How will she synthesise the expectations of these different parties? Peace is frank.
‘The answer is we won’t in some cases,’ she says. ‘I’m going to be quite blunt about that – we won’t be able to please everybody all the time. But we will have a damn good try at getting as close as we can.’
Even though the masterplanning team has been announced, Peace is keen to stress that there will be ‘bags of opportunity downstream’.
However, she adds, this is more likely to be offered by the private sector.
‘On the whole, the public sector should get other people doing it [development],’ she says. ‘If we facilitate other people doing development, then they will need architects, quantity surveyors and everything else.’
In terms of architecture, Peace is placing substance over style. She is a fan of buildings with straight lines such as the Shard, and says she doesn’t like impractical ‘blobs’ of architecture – something she associates with Zaha Hadid’s style.

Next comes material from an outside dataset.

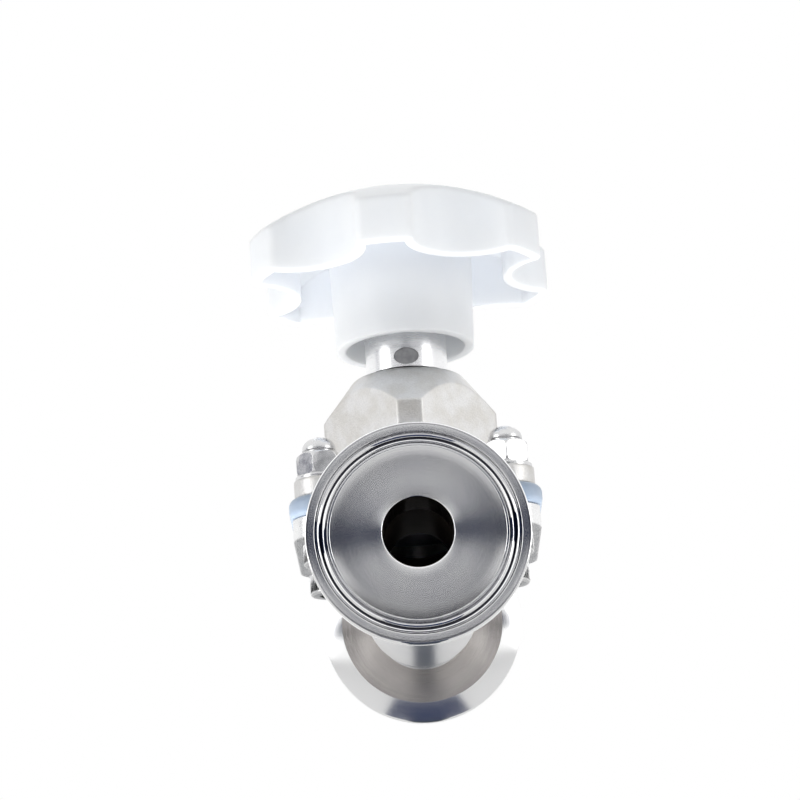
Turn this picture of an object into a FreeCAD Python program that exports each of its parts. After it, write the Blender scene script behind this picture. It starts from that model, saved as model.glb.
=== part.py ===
# Manual diaphragm valve DN15 with clamp ends: weir body, light blue diaphragm, cast bonnet, star handwheel.
# Millimetres. The origin is the centre of the inlet clamp face, the flow runs along +Y and the stem stands up
# along +Z. The valve is modelled open; turning the wheel clockwise lowers the stem by "travel".
import FreeCAD, Part
import Sketcher
import os
import re
from FreeCAD import Vector, Placement, Rotation

doc = FreeCAD.newDocument("DiaphragmValve")

# Driving sizes, in millimetres, degrees or counts
sizes = [
    ("faceToFace", 108.0, "inlet clamp face to outlet clamp face"),
    ("boreRadius", 8.0, "flow bore of the ferrules"),
    ("bodyBore", 8.3, "flow bore of the body, a little wider than in the ferrules"),
    ("tubeRadius", 9.5, "outside of the tube stubs"),
    ("ferruleRadius", 25.25, "outside of the clamp rim"),
    ("ferruleRim", 2.85, "rim thickness at its edge"),
    ("ferruleBackRadius", 20.4, "where the clamp bevel meets the flat back"),
    ("ferruleBevel", 20.0, "clamp bevel, degrees"),
    ("ferruleFillet", 2.5, "between the back and the neck"),
    ("ferruleLength", 12.0, "face to the weld with the body stub"),
    ("gasketRadius", 21.7, "centre line of the gasket groove"),
    ("gasketSection", 1.6, "section radius of the gasket groove"),
    ("flangeSeat", 12.6, "sealing face of the body above the bore axis"),
    ("bodyFlangeThickness", 5.0, "body flange"),
    ("flangeHalfWidth", 29.1, "body flange across the flow"),
    ("flangeHalfLength", 24.0, "body flange along the flow"),
    ("flangeCorner", 7.0, "rounding of the flange corners"),
    ("barrelRadius", 14.0, "round barrel of the body"),
    ("stubLength", 3.3, "tube stub between a ferrule and the barrel"),
    ("barrelEnd", 4.0, "rounding of the barrel's ends"),
    ("barrelFlat", 1.6, "sealing face to the flat on the barrel"),
    ("bodyWall", 5.0, "wall round the opening"),
    ("openingHalfX", 13.0, "opening over the weir, across the flow"),
    ("openingHalfY", 16.5, "opening over the weir, along the flow"),
    ("openingDepth", 12.6, "depth of the opening"),
    ("bowlFoot", 5.0, "outside of the bowl below the bore axis"),
    ("bowlRound", 6.0, "rounding of the bowl's foot"),
    ("weirTop", 5.0, "weir crest above the bore axis"),
    ("weirCrest", 2.0, "half thickness of the weir at the seat"),
    ("weirFoot", 7.5, "half thickness of the weir at its foot"),
    ("boltSpacingX", 44.0, "bolts across the flow"),
    ("boltSpacingY", 34.0, "bolts along the flow"),
    ("boltRadius", 3.0, "bolt shank"),
    ("boltClearance", 0.3, "bolt shank to its hole"),
    ("screwHeadRadius", 5.0, "socket cap head"),
    ("screwHeadHeight", 6.0, "socket cap head"),
    ("screwSocket", 2.89, "corner radius of the hexagon socket"),
    ("screwSocketDepth", 3.0, "depth of the hexagon socket"),
    ("washerRadius", 6.0, "washer under a cap nut"),
    ("washerThickness", 1.0, "washer under a cap nut"),
    ("nutCorner", 5.77, "corner radius of the hexagon"),
    ("nutHeight", 5.6, "hexagon of the cap nut"),
    ("nutChamfer", 0.5, "chamfer on the hexagon"),
    ("domeRadius", 4.05, "dome of the cap nut"),
    ("threadClearance", 0.05, "plain shank in a plain hole in place of a thread"),
    ("diaphragmThickness", 5.15, "clamped rim of the diaphragm"),
    ("diaphragmBulge", 0.7, "how far the rim stands out of the flanges"),
    ("diaphragmEdge", 2.0, "rounding of the rim's outer edge"),
    ("membrane", 3.0, "thickness inside the clamped rim"),
    ("sealRib", 0.6, "height of the rib that meets the weir"),
    ("sealRibWidth", 2.4, "width of the rib that meets the weir"),
    ("softGap", 0.3, "between the soft diaphragm and what moves it"),
    ("studHeadRadius", 4.5, "head moulded into the diaphragm"),
    ("studHeadHeight", 0.9, "head moulded into the diaphragm"),
    ("studRadius", 2.0, "shank of the diaphragm stud"),
    ("studLength", 7.0, "shank above the membrane"),
    ("bonnetHalfWidth", 28.4, "bonnet flange across the flow"),
    ("bonnetHalfLength", 23.5, "bonnet flange along the flow"),
    ("bonnetFlangeThickness", 4.25, "bonnet flange"),
    ("towerRadius", 21.0, "round corners of the bonnet tower"),
    ("towerFlats", 33.6, "across the four flats that clear the nuts"),
    ("towerHeight", 28.1, "bonnet flange to the shoulder"),
    ("shoulderRadius", 13.3, "top of the cone"),
    ("shoulderRound", 2.0, "rounding of the shoulder"),
    ("coneHeight", 10.2, "height of the cone"),
    ("towerFoot", 2.0, "fillet at the foot of the tower"),
    ("cavityRadius", 13.4, "bore for the compressor"),
    ("cavityHeight", 19.25, "bore for the compressor"),
    ("guideReach", 17.2, "guide grooves from the stem axis"),
    ("guideWidth", 6.2, "guide grooves"),
    ("guideHeight", 16.5, "guide grooves above the diaphragm"),
    ("guideClearance", 0.2, "compressor lug in its groove"),
    ("compressorRadius", 12.6, "guide disc"),
    ("compressorDisc", 4.0, "guide disc thickness"),
    ("noseHeight", 7.1, "diaphragm back to the guide disc"),
    ("fingerHalfWidth", 3.6, "pressing fingers"),
    ("fingerReach", 11.0, "fingers along the flow"),
    ("fingerRadius", 20.0, "curve of the fingers along the flow"),
    ("hubRadius", 8.6, "compressor hub"),
    ("hubHeight", 8.0, "compressor hub above the disc"),
    ("lugHeight", 5.0, "guide lugs"),
    ("pinRadius", 1.0, "spindle retaining pins"),
    ("pinLength", 14.4, "spindle retaining pins"),
    ("thrustThickness", 1.0, "thrust washer under the spindle"),
    ("spindleRadius", 5.0, "spindle over its thread"),
    ("spindleGroove", 3.2, "spindle in the retaining groove"),
    ("spindleTip", 2.0, "end collar of the spindle"),
    ("runClearance", 0.06, "running fits"),
    ("sleeveRadius", 10.0, "polished neck"),
    ("sleeveHeight", 19.4, "polished neck above the shoulder"),
    ("spigotRadius", 8.5, "neck inside the tower"),
    ("spigotLength", 11.6, "neck inside the tower"),
    ("neckGrooveRadius", 8.9, "groove at the foot of the neck"),
    ("neckGrooveHeight", 1.1, "groove at the foot of the neck"),
    ("neckRingSection", 0.5, "ring in the foot groove, section radius"),
    ("bushRadius", 7.0, "spindle bush outside"),
    ("bushLength", 23.0, "spindle bush"),
    ("sealPocket", 2.8, "depth of the stem seal pocket"),
    ("sealRadius", 7.4, "stem seal pocket"),
    ("sealSection", 1.0, "stem seal, section radius"),
    ("bushFloor", 4.5, "spigot end to the spindle bush"),
    ("circlipThickness", 0.9, "ring over the spindle bush"),
    ("circlipDepth", 0.55, "groove of that ring"),
    ("wiperHeight", 2.3, "wiper ring in the neck's mouth"),
    ("slotHalfWidth", 3.0, "oval weep slot"),
    ("slotHalfHeight", 2.1, "oval weep slot"),
    ("slotAbove", 3.7, "slot centre above the shoulder"),
    ("plugRecess", 0.3, "plug below the neck's surface"),
    ("travel", 7.0, "stem travel from open to closed"),
    ("skirtGap", 1.1, "wheel skirt above the shoulder when closed"),
    ("skirtRadius", 16.8, "wheel skirt outside, at its lower end"),
    ("skirtDraft", 1.4, "how much wider the skirt is at the web"),
    ("skirtBore", 14.5, "wheel skirt inside"),
    ("skirtDepth", 19.8, "depth of the space round the neck"),
    ("wheelRadius", 37.9, "over the lobes"),
    ("lobeCount", 6.0, "lobes and scallops of the wheel"),
    ("lobePhase", -5.5, "turn of the front lobe from the flow axis, degrees"),
    ("scallopOffset", 41.0, "centre of a finger scallop"),
    ("scallopRadius", 13.7, "finger scallop"),
    ("lobeCorner", 2.0, "rounding of the lobe corners"),
    ("wheelDrop", 15.8, "skirt's lower end to the rim's lower edge"),
    ("wheelCrown", 23.1, "rim's lower edge to the top of the crown"),
    ("crownRadius", 66.0, "sphere of the crown"),
    ("crownEdge", 1.6, "rounding of the upper edge"),
    ("rimEdge", 0.6, "rounding of the lower edge"),
    ("wheelWall", 2.2, "rim wall"),
    ("wheelWeb", 3.0, "web under the crown"),
    ("insertRadius", 9.0, "metal insert in the wheel"),
    ("insertFlange", 11.0, "flange of the insert"),
    ("insertFlangeHeight", 2.0, "flange of the insert"),
    ("insertHeight", 9.0, "metal insert in the wheel"),
    ("insertFloor", 1.0, "skirt space to the insert"),
    ("squareSide", 7.0, "square end of the spindle"),
    ("squareClearance", 0.05, "square end in the insert"),
    ("wheelNutRadius", 5.77, "corner radius of the wheel nut"),
    ("wheelNutHeight", 3.6, "wheel nut"),
    ("wheelStud", 3.0, "threaded end of the spindle"),
    ("wheelWasher", 7.0, "washer under the wheel nut"),
    ("capRadius", 8.0, "snap cap in the crown"),
    ("capHeight", 2.4, "snap cap in the crown"),
    ("capWall", 1.2, "skirt of the snap cap"),
    ("capSkirt", 3.0, "skirt of the snap cap"),
    ("capClearance", 0.1, "snap cap in its recess"),
]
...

‘There are lots of very basic things in terms of what people want,’ she says. ‘Balancing starchitecture and extraordinary architecture with what people really want and need is really important.’
With Peace’s tenure ending in 2020, and Old Oak being a 20-to 30-year project, she cannot vouch for what it will be like when it is finally completed.
However, she hopes by 2020 to have achieved ‘something’. Her vision for the masterplan is simply a ‘place that works’ and a ‘good balanced community’, that ‘people might actually conceivably want to live and work in’.
For now, she is looking to press ahead with the ‘quick wins’ and get things moving.
‘My objective over the next six months is to find the low-hanging fruit – find the things where we can actually get something moving,’ she says.
‘It may not be the big heart of the project, it may be some peripheral things, but let’s look at seeing what we can actually unlock and what we can get moving in the next three years.’
Given Peace’s extensive property experience and her hard-working personality, there is a strong chance this will happen.